A 2009 decision by the U.S. Court of Appeals for the Federal Circuit greatly increases the incentive to avoid section 292 liability. In Forest Group Inc. v. Bon Tool Co., the Federal Circuit held that each individual article that is falsely marked constitutes an “offense” within the meaning of section 292. Previously, lower courts had grouped multiple articles of the same product together as a single false-marking offense. This meant that the manufacturer of a falsely-marked product faced only a total possible fine of $500, regardless of how many individual articles were wrongly marked as patented. Following the decision in
Forest Group, the manufacturer who falsely marks a product as patented can face fines in the millions of dollars, depending on the number of individual articles produced.
There is a lesson here for copyright law.
False claims of copyright are everywhere. As I documented in
this article, copyright notices routinely appear on works that are in the public domain. For example, a pocket Constitution my students bring to class contains a copyright notice along with a warning against reproducing or transmitting the document without the publisher’s permission. Whatever the Constitution’s framers and ratifiers had in mind when they authorized Congress to enact copyright laws, they surely did not expect that one day somebody would claim a copyright in the Constitution itself.

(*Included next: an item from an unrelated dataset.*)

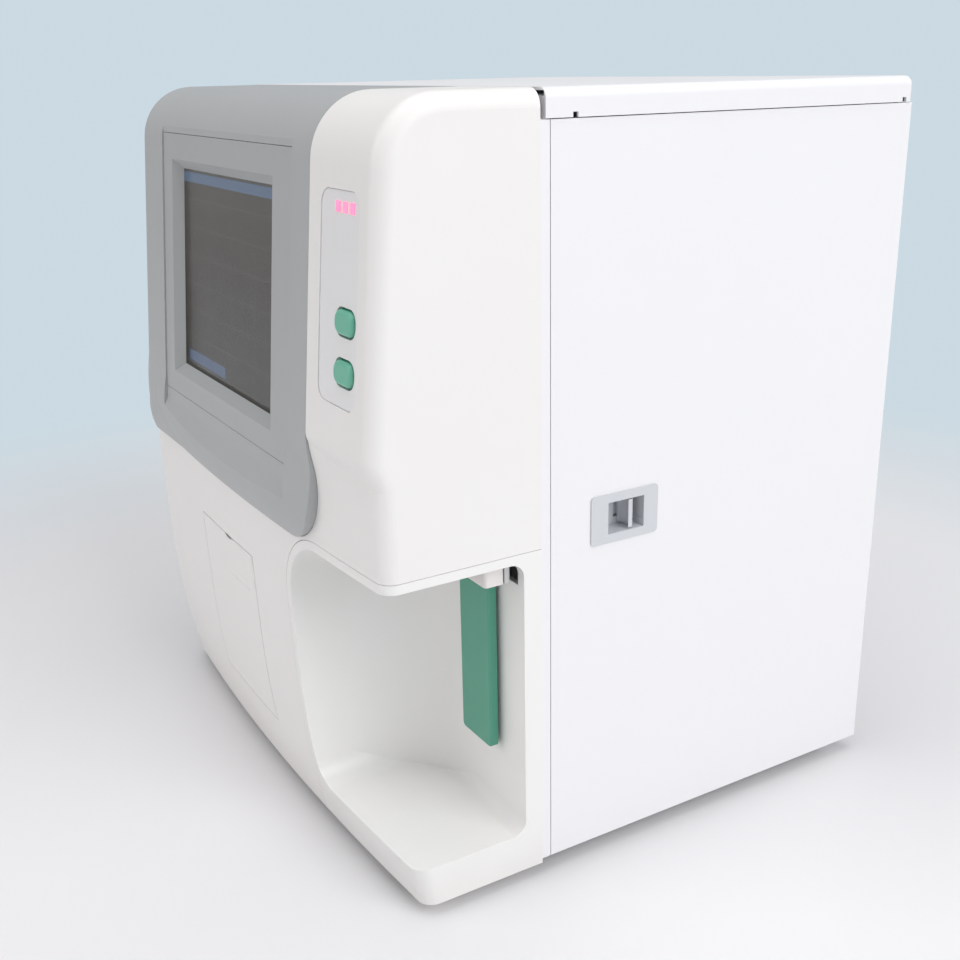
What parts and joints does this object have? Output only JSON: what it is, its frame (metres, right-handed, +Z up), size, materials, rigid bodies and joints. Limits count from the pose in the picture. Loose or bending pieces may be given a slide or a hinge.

The Copyright Act, in section 506(c), provides for a criminal penalty for fraudulently marking a work as copyrighted. However, the government almost never brings section 506(c) prosecutions. And in contrast to the Patent Act, the Copyright Act contains no civil false marking provision. With no downside to false marking, publishers have an incentive to label everything as copyrighted.
In reaching its result in
Forest Group, the Federal Circuit reasoned that the language and history of section 292 supported a per-article interpretation of the patent mismarking fine, as did public policy reasons. The court explained:
If an article that is within the public domain is falsely marked, potential competitors may be dissuaded from entering the same market. False marks may also deter scientific research when an inventor sees a mark and decides to forego continued research to avoid possible infringement. False marking can also cause unnecessary investment in design around or costs incurred to analyze the validity or enforceability of a patent whose number has been marked upon a product with which a competitor would like to compete. These injuries occur each time an article is falsely marked. The more articles that are falsely marked the greater the chance that competitors will see the falsely marked article and be deterred from competing.
Unsurprisingly, since
Forest Group, there has been an increase in false marking lawsuits. There is now a small and growing industry of section 292 claims.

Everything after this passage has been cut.